Frente a força de destruição que está em vigência, cotidianamente, contra a universidade pública, que é sentida de forma mais intensa nos anúncios de bloqueios, a resposta está em um trabalho cotidiano e sólido para se enfrentar com tal força. É necessário recompor em cada curso da universidade os laços de coletividade e união nas bases que podem produzir o vigor necessário para os combates decisivos.
Debater com os pares de forma sistemática o orçamento da universidade, quais os prejuízos que esta tem sofrido, tanto os evidentes, quanto os que não necessariamente são percebidos de primeira vista, quais as mudanças que vêm ocorrendo na sua forma de funcionamento, entre outras questões importantes.
Um trabalho como este permite realizar um diagnóstico rigoroso dos problemas e desafios, de como enfrentá-los e permite até mesmo fazer um exercício imaginativo e propositivo do que a universidade precisa para ser outra coisa, para estar à altura dos dilemas da classe trabalhadora brasileira, diferente de tudo o que já foi e de tudo que a burguesia e os capitais anseiam que ela seja, para favorecer seus negócios no campo educacional.
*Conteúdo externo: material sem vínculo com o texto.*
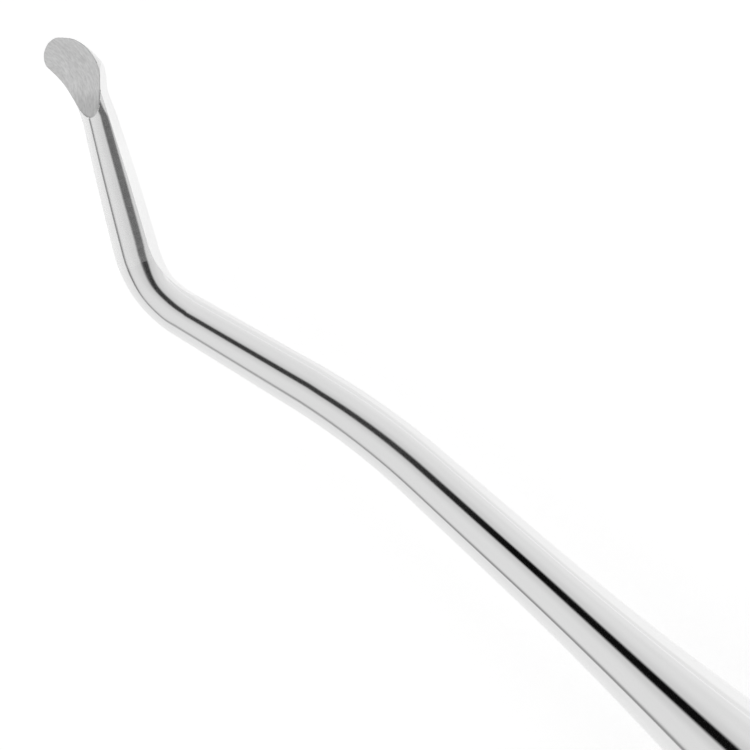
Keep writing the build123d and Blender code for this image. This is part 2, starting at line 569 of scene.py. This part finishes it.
# Steel: stretches are along the bar, scales are per millimetre and depths are in microns
finish = {
    "hazeRoughness": 0.60,
    "polished": {
        "tone": 0.80,
        "toneChange": 0.03,
        "roughness": 0.07,
        "roughnessChange": 0.05,
        "lines": (30.0, 9.0),  # stretch and scale
        "lineDepth": 0.25,
        "cloud": (3.0, 0.9),
        "shankStart": (64.0, 70.0),  # along the bar
        "shankRoughness": 0.05,
        "shankHaze": 0.055,
    },
    "brushed": {
        "tone": 0.85,
        "toneChange": 0.04,
        "roughness": 0.06,
        "haze": 0.25,
        "hazeChange": 0.10,
        "lines": (30.0, 16.0),
        "lineDepth": 0.25,
        "rings": (0.5, 4.0),
        "ringRoughness": 0.6,
        "ringDepth": 0.4,
        "cloud": (1.0, 5.0),
    },
    "face": {
        "tone": 0.72,
        "lineChange": 0.62,
        "cloudChange": 0.16,
        "roughness": 0.42,
        "roughnessChange": 0.15,
        "arcCentre": (82.0, -0.3),
        "arcRadius": 2.5,
        "lineStretch": 4.0,
        "lineScale": 18.0,
        "lineDetail": 5.0,
        "lineRoughness": 0.7,
        "lineDepth": 3.0,
        "cloudStretch": 2.5,
        "cloudScale": 2.6,
        # Painted shade: the face's colour is darker before this span
        "paintedFaceShadeEdge": (68.2, 69.0),  # along the tip shank, from the middle of the handle
        "paintedFaceShade": 0.15,
    },
    "flat": {
        "tone": 0.83,
        "toneChange": 0.05,
        "roughness": 0.16,
        "roughnessChange": 0.10,
        "lines": (25.0, 14.0),
        "lineDepth": 0.8,
        "cloud": (2.0, 2.5),
        "bladeStart": (81.2, 82.8),  # along the bar
        # Painted shade where the flat runs up to the blade
        "paintedBladeShade": 0.08,
    },
    "rim": {
        "tone": 0.55,
        "toneChange": 0.4,
        "roughness": 0.3,
        "roughnessChange": 0.1,
        "cloud": (1.0, 6.0),
        "depth": 1.0,
    },
}


# Place on the bar as if it were straight, in millimetres, drawn out along its length
def barPlace(graph, stretch=1.0):
    place = graph.node("Attribute", {"attribute_name": "straightened"}, None, "Vector")
    inputs = {0: place, 1: (1 / mm / stretch, 1 / mm, 1 / mm)}
    return graph.node("VectorMath", {"operation": "MULTIPLY"}, inputs)


def barNoise(graph, kind, roughness=0.5):
    stretch, scale = kind
    return graph.noise(barPlace(graph, stretch), scale, roughness=roughness)


def alongBar(graph):
    return graph.dot(barPlace(graph), (1, 0, 0))


def steel(graph, tone, rough, normal):
    inputs = {"Base Color": graph.grey(tone), "Metallic": 1.0, "Roughness": rough, "Normal": normal}
    return graph.node("BsdfPrincipled", None, inputs)


# Hand polish, a little coarser and hazier on the thin shanks
def polished(graph):
    look = finish["polished"]
    lines = barNoise(graph, look["lines"])
    cloud = barNoise(graph, look["cloud"])
    onShank = alongBar(graph).ramp(*look["shankStart"])
    tone = look["tone"] + (cloud + lines) * look["toneChange"]
    rough = look["roughness"] + onShank * look["shankRoughness"] + cloud * look["roughnessChange"]
    normal = graph.bump(lines, look["lineDepth"])
    sharp = steel(graph, tone, rough, normal)
    haze = steel(graph, tone, finish["hazeRoughness"], normal)
    return graph.node("MixShader", None, {0: onShank * look["shankHaze"], 1: sharp, 2: haze})


# Fine grinding on the tip shank: a sharp mirror under a haze, with rings round the bar
def brushed(graph):
    look = finish["brushed"]
    rings = barNoise(graph, look["rings"], look["ringRoughness"])
    lines = barNoise(graph, look["lines"])
    cloud = barNoise(graph, look["cloud"])
    tone = look["tone"] + (rings + lines) * look["toneChange"]
    sharp = steel(graph, tone, look["roughness"], graph.bump(lines, look["lineDepth"]))
    haze = steel(graph, tone, finish["hazeRoughness"], graph.bump(rings, look["ringDepth"]))
    amount = look["haze"] + (rings + cloud) * look["hazeChange"]
    return graph.node("MixShader", None, {0: amount, 1: sharp, 2: haze})


# Lines left by the stone are arcs about one centre, mirrored at the other end, and the face has
# painted shade: its colour is painted a little darker towards the shank
def groundFace(graph):
    look = finish["face"]
    place = graph.node("TexCoord", None, None, "Object")
    inward = graph.dot(place, (1 / mm, 0, 0)).apply("ABSOLUTE")
    sideways = graph.dot(place, (0, 1 / mm, 0))
    offLong = inward - look["arcCentre"][0]
    offWide = sideways - look["arcCentre"][1]
    across = (offLong * offLong + offWide * offWide).apply("SQRT")
    along = offWide.apply("ARCTAN2", offLong) * look["arcRadius"]
    lines = graph.noise(
        graph.join(along / look["lineStretch"], across, 0.0),
        look["lineScale"], look["lineDetail"], look["lineRoughness"],
    )
    cloud = graph.noise(graph.join(along / look["cloudStretch"], across, 0.0), look["cloudScale"])
    towardsTip = inward * -tipHeading.x + sideways * tipHeading.y
    # Painted shade: the colour is darkened towards the shank, standing in for the face turning from
    # the light
    paintedFaceShade = towardsTip.ramp(*look["paintedFaceShadeEdge"], 1.0 - look["paintedFaceShade"], 1.0)
    tone = look["tone"] + lines * look["lineChange"] + cloud * look["cloudChange"]
    rough = look["roughness"] + cloud * look["roughnessChange"]
    return steel(graph, tone * paintedFaceShade, rough, graph.bump(lines, look["lineDepth"]))


# The flat's colour is painted a little darker where it runs up to the blade, as painted shade
def groundFlat(graph):
    look = finish["flat"]
    lines = barNoise(graph, look["lines"])
    cloud = barNoise(graph, look["cloud"])
    paintedShadeNearBlade = alongBar(graph).ramp(*look["bladeStart"])
    # Painted shade: the tone drops near the blade
    tone = look["tone"] - paintedShadeNearBlade * look["paintedBladeShade"] + (lines + cloud) * look["toneChange"]
    rough = look["roughness"] + cloud * look["roughnessChange"]
    return steel(graph, tone, rough, graph.bump(lines, look["lineDepth"]))


def cutRim(graph):
    look = finish["rim"]
    cloud = barNoise(graph, look["cloud"])
    tone = look["tone"] + cloud * look["toneChange"]
    rough = look["roughness"] + cloud * look["roughnessChange"]
    return steel(graph, tone, rough, graph.bump(cloud, look["depth"]))


for name, make in (
    ("polishedSteel", polished),
    ("groundFace", groundFace),
    ("sideFlat", groundFlat),
    ("brushedShank", brushed),
    ("cutRim", cutRim),
):
    excavator.data.materials.append(newMaterial(name, make))
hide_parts("spoon_excavator")
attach(excavator, "root")
print("materials done")

# Floor: plain paper, white to the camera, with painted light and shade in the glow that the steel
# mirrors, in metres
paper = {
    "half": 1.5,
    "tone": 0.62,
    "grainScale": 60.0,
    "grainChange": 0.01,
    "glow": 0.56,
    "nearSide": (0.0005, 0.004),  # along +Y
    "nearSideGlow": 0.13,
    "farSide": (0.0, 0.014),  # along -Y
    "farSideFade": 0.14,
    "glowSpan": (-0.074, -0.062),  # along X
    "glowEdges": (0.0055, 0.015),  # along +Y, at the two ends of that span
    "glowBlend": (0.7, 1.5),  # shares of an edge's distance
    "distanceFade": 0.24,
}
bm = bmesh.new()
bmesh.ops.create_grid(bm, x_segments=1, y_segments=1, size=paper["half"])
floor = addObject("floor", bm)


def floorPaper(graph):
    place = graph.node("TexCoord", None, None, "Object")
    grain = graph.noise(place, paper["grainScale"])
    tone = graph.grey(paper["tone"] + grain * paper["grainChange"])
    paint = graph.node("BsdfDiffuse", None, {"Color": tone})
    seen = graph.node("LightPath", None, None, "Is Camera Ray")
    mirrored = graph.node("LightPath", None, None, "Is Glossy Ray")
    northward = graph.dot(place, (0, 1, 0))
    edge = graph.dot(place, (1, 0, 0)).ramp(*paper["glowSpan"], *paper["glowEdges"])
    # Painted light and shade in the floor's glow, seen only in reflections: lighter close by to +Y,
    # darker to -Y and further out to +Y
    paintedReflectionLight = 1.0 + northward.ramp(*paper["nearSide"]) * paper["nearSideGlow"]
    paintedReflectionLight = paintedReflectionLight - (-northward).ramp(*paper["farSide"]) * paper["farSideFade"]
    paintedReflectionLight = paintedReflectionLight - (northward / edge).ramp(*paper["glowBlend"]) * paper["distanceFade"]
    colour = graph.grey(seen + mirrored * paintedReflectionLight)
    glow = graph.node("Emission", None, {"Color": colour, "Strength": paper["glow"]})
    return graph.node("AddShader", None, {0: paint, 1: glow})


floor.data.materials.append(newMaterial("floorPaper", floorPaper))

# Surroundings by direction: east is +X, north is +Y, and heights are degrees over the horizon
room = {
    "zoneEast": -0.05,
    "zoneNorth": 0.13,
    "zoneSkew": 0.38,
    "zoneLong": 2.2,  # how far the zone is drawn out to the west
    "zoneBend": 0.05,
    "bendSpan": (0.03, 0.15),  # to the west
    "zoneCore": 8.0,  # degrees from the zone's centre
    "zoneEdge": 16.0,
    "zoneTail": 40.0,
    "coreTone": 0.004,
    "edgeTone": 0.84,
    "seamHeight": 4.5,
    "seamHalf": 6.4,
    "seamBlend": 3.0,
    "eastRise": 9.0,
    "eastSpan": (0.02, 0.19),
    "westRise": 1.0,
    "westSpan": (0.2, 0.5),
    "westDark": 0.35,
    "seamLeast": 0.03,
    "southDark": 0.62,
    "southSpan": (0.1, 0.7),
    "northGlow": 0.10,
    "northSpan": (0.88, 1.0),
    "upperTone": 0.885,
    "lowerTone": 1.0,
}


# Darkness behind the camera: a leaning oval, longer and bent to the west, with a pale tail round it
def cameraZone(eastward, northward):
    offEast = eastward - room["zoneEast"]
    offLong = offEast.apply("MAXIMUM", 0.0) + offEast.apply("MINIMUM", 0.0) / room["zoneLong"]
    bend = (-eastward).ramp(*room["bendSpan"]) * room["zoneBend"]
    offShort = northward - eastward * room["zoneSkew"] - room["zoneNorth"] + bend
    distance = (offLong * offLong + offShort * offShort).apply("SQRT") * inDegrees
    core = distance.ramp(room["zoneCore"], room["zoneEdge"], room["coreTone"], room["edgeTone"])
    tail = distance.ramp(room["zoneEdge"], room["zoneTail"], 0.0, 1.0 - room["edgeTone"])
    return core + tail


# Pale walls over a white floor, with a thin grey seam between them that is darkest to the south
def wallsAndSeam(eastward, northward, height):
    southward = (-northward).ramp(*room["southSpan"])
    westward = (-eastward).ramp(*room["westSpan"])
    rise = eastward.ramp(*room["eastSpan"]) * room["eastRise"] + westward * room["westRise"]
    overSeam = height - (room["seamHeight"] + rise)
    offSeam = overSeam / room["seamHalf"]
    dark = room["seamLeast"] + southward * room["southDark"] * (1.0 + westward * room["westDark"])
    seam = (-(offSeam * offSeam)).apply("EXPONENT") * dark
    glow = 1.0 + northward.ramp(*room["northSpan"]) * room["northGlow"]
    walls = overSeam.ramp(-room["seamBlend"], room["seamBlend"], room["lowerTone"], room["upperTone"])
    return walls * glow * (1.0 - seam)


# What the camera sees straight away is plain white
def buildRoom():
    world = bpy.data.worlds.new("room")
    bpy.context.scene.world = world
    world.use_nodes = True
    graph = Graph(world.node_tree)
    facing = graph.node("TexCoord", None, None, "Generated")
    eastward = graph.dot(facing, (1, 0, 0))
    northward = graph.dot(facing, (0, 1, 0))
    height = graph.dot(facing, (0, 0, 1)).apply("ARCSINE") * inDegrees
    around = wallsAndSeam(eastward, northward, height) * cameraZone(eastward, northward)
    seen = graph.node("LightPath", None, None, "Is Camera Ray")
    strength = around + seen * (1.0 - around)
    backdrop = graph.node("Background", None, {"Color": (1, 1, 1, 1), "Strength": strength})
    graph.node("OutputWorld", None, {"Surface": backdrop})


buildRoom()
print("floor and room done")

# Camera: it looks straight down, and its picture has this width at the handle's axis
view = {
    "centre": (-68.736, 1.186, 3.0),  # millimetres
    "width": 22.06,
    "turn": 41.92,  # degrees, from +X to the picture's right
    "lens": 600.0,
    "sensor": 36.0,
    "clipStart": 10.0,
}
cameraData = bpy.data.cameras.new("camera")
cameraData.lens = view["lens"]
cameraData.sensor_width = view["sensor"]
cameraData.clip_start = view["clipStart"] * mm
camera = bpy.data.objects.new("camera", cameraData)
bpy.context.scene.collection.objects.link(camera)
away = view["width"] * view["lens"] / view["sensor"]
camera.location = (Vector(view["centre"]) + up * away) * mm
camera.rotation_euler = (0, 0, radians(view["turn"]))
bpy.context.scene.camera = camera
bpy.context.scene.view_settings.view_transform = "Standard"
print("camera done")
Tal exercício também é um importante ponto de direção para que as lutas possam ir além das resistências aos ataques mais imediatos.
Trata-se de reconstruir as condições para que os estudantes possam dizer por si mesmos, por desde a base, por desde os instrumentos que os unificam e fortalecem, quais as perspectivas para as lutas, sem deixar que sua imaginação política seja refreada pelas limitadas condições da institucionalidade, seja ela representada pela reitoria ou pelo governo federal.
Que os estudantes possam ocupar seus principais instrumentos de luta, que são as entidades de base, e colocar em questão para si e para seus pares quais os horizontes de luta que devem ser seguidos por estas. Que possam começar do zero, reconstruir, debater, criticar, concordar, discordar e superar os problemas das estratégias que vêm sendo realizadas até então, sejam por organizações políticas ou por estudantes independentes.
As entidades de base são os principais instrumentos para o enfrentamento a estes desafios, compô-las, mesmo sem saber muito bem como e mesmo diante da falta de experiência, mas com disposição, humildade e fraternidade para ir descobrindo sobre esse processo ao longo do caminho – deixando para trás compreensões paralisantes de que as tarefas elaborativas e construtivas devem ser reservadas exclusivamente aos que já tem experiência ou que aparentam saber mais; é parte do importante caminho para dar consequência política às fagulhas de luta que tem se evidenciado até então.